Liebe Alle: Fangt endlich an, die Klimawende aus Sicht des Kunden zu denken, denn ohne seine Investition wird das nichts!

 Wir brauchen an dieser Stelle nicht darüber zu streiten, dass der Klima- und Umweltschutz ganz oben auf die politische Agenda gehört. Davon bin ich mehr als überzeugt. Aber wir können darüber streiten, ob der klimapolitische Aktivismus unserer Parteien für das Klima und unsere Gesellschaft nicht mehr Schaden hervorrufen wird als Gutes zu bewirken. Mir scheint: Unsere Klimapolitik ist vom Rettersyndrom infiziert. Eine Störung, die durch übermäßigen Hilfseinsatz negative Wirkungen zeitigt. Es braucht stattdessen mehr Realismus und auch Gehör für diejenigen, die tagtäglich in konkreten Projekten ein Stück Klimawende umsetzen.

 Kommt zu Euch – möchte man den politisch Verantwortlichen zurufen. Trefft Eure klimapolitischen Entscheidungen mit Augenmaß. Wägt Vor- und Nachteile ab, hört auf diejenigen, die das umsetzen sollen und lasst Euch nicht von Aktivisten der Straße in blanken Aktionismus hineintreiben. Das beste Beispiel für dieses hektische und damit kontraproduktive politische Handeln zeigt sich in den Beschlüssen des Kabinetts zum Wärmemarkt. Anstatt die bislang getroffenen Maßnahmen – wie das GEG, BEG und die damit verbundenen Förderungen einmal wirken zu lassen, packt Berlin die Regulierungs- und Verbotskeule aus. Dabei sind wir aktuell auf dem Weg in ein absolutes Rekordjahr bei der Heizungsmodernisierung. Wenn das so weitergeht, können wir mit der Verdopplung der Sanierungsrate die Erreichung der CO2-Ziele vermelden.
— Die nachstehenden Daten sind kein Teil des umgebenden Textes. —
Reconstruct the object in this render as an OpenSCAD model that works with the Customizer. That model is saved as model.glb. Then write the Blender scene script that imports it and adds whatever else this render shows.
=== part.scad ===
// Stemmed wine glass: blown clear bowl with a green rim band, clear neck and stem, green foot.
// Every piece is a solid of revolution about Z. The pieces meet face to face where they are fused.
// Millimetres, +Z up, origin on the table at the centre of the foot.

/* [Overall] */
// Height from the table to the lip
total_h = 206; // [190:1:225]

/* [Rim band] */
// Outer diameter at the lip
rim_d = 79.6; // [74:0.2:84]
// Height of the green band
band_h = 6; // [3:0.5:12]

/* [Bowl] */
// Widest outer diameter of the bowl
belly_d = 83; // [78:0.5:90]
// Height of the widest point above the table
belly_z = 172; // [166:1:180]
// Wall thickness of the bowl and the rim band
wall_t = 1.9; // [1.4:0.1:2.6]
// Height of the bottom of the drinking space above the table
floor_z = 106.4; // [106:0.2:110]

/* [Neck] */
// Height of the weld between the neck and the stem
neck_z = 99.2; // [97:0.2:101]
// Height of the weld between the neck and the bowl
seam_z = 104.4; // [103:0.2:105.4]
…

 Die jetzt dem Parlament zur Zustimmung vorgelegten Sofortmaßnahmen werden diese Entwicklung nicht befeuern, sondern sie werden sie ausbremsen. Verbote, Überregulierungen, Gängelungen werden die Wähler vergraulen, deren Gunst man sich seitens der Parteien eigentlich sichern will. Die Bürgerinnen und Bürger haben ein gutes Gespür für das richtige Verhältnis von Klima-, Wirtschafts-, Finanz- und Sozialpolitik. Und sie haben ein gutes Gespür dafür, wenn die Politik es „zu gut“ mit ihnen meint.